Exercise prompt: Return the full material exactly.

Dataset extract:

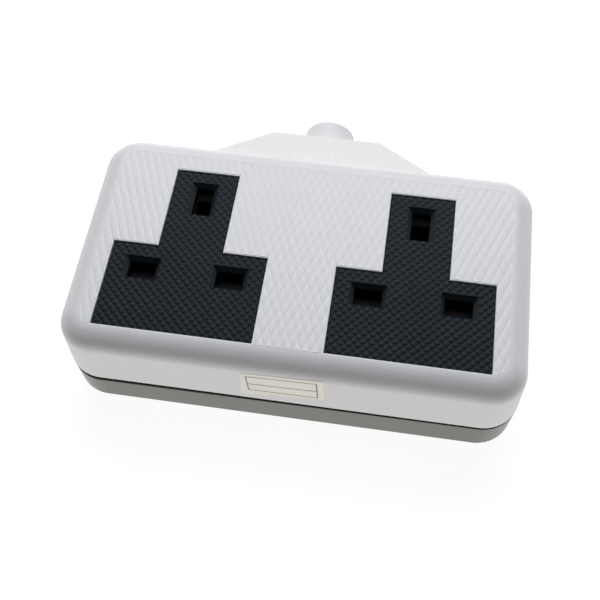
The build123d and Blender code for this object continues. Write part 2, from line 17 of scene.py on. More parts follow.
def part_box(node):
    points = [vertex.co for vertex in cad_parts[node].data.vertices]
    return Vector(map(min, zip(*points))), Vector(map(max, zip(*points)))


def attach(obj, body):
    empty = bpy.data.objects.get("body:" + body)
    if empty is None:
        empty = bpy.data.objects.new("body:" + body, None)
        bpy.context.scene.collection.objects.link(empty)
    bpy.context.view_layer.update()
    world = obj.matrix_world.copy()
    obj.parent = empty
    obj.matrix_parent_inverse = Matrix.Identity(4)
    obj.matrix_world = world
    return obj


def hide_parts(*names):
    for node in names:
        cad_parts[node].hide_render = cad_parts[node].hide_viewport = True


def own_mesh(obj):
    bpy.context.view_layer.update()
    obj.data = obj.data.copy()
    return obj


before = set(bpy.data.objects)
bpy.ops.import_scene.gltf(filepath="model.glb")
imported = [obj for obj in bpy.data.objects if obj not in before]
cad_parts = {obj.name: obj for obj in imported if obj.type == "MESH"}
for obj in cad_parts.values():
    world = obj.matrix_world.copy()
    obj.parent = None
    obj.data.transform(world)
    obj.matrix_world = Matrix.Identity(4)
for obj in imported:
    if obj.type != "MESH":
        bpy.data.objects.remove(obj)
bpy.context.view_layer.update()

The answer:
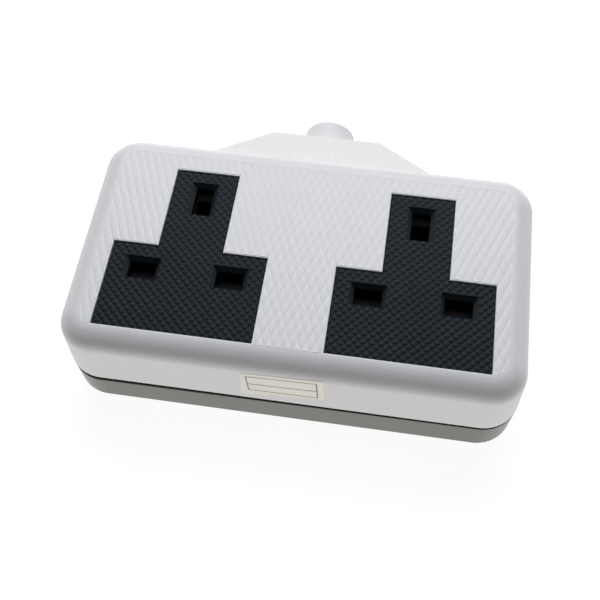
The build123d and Blender code for this object continues. Write part 2, from line 17 of scene.py on. More parts follow.
def part_box(node):
    points = [vertex.co for vertex in cad_parts[node].data.vertices]
    return Vector(map(min, zip(*points))), Vector(map(max, zip(*points)))


def attach(obj, body):
    empty = bpy.data.objects.get("body:" + body)
    if empty is None:
        empty = bpy.data.objects.new("body:" + body, None)
        bpy.context.scene.collection.objects.link(empty)
    bpy.context.view_layer.update()
    world = obj.matrix_world.copy()
    obj.parent = empty
    obj.matrix_parent_inverse = Matrix.Identity(4)
    obj.matrix_world = world
    return obj


def hide_parts(*names):
    for node in names:
        cad_parts[node].hide_render = cad_parts[node].hide_viewport = True


def own_mesh(obj):
    bpy.context.view_layer.update()
    obj.data = obj.data.copy()
    return obj


before = set(bpy.data.objects)
bpy.ops.import_scene.gltf(filepath="model.glb")
imported = [obj for obj in bpy.data.objects if obj not in before]
cad_parts = {obj.name: obj for obj in imported if obj.type == "MESH"}
for obj in cad_parts.values():
    world = obj.matrix_world.copy()
    obj.parent = None
    obj.data.transform(world)
    obj.matrix_world = Matrix.Identity(4)
for obj in imported:
    if obj.type != "MESH":
        bpy.data.objects.remove(obj)
bpy.context.view_layer.update()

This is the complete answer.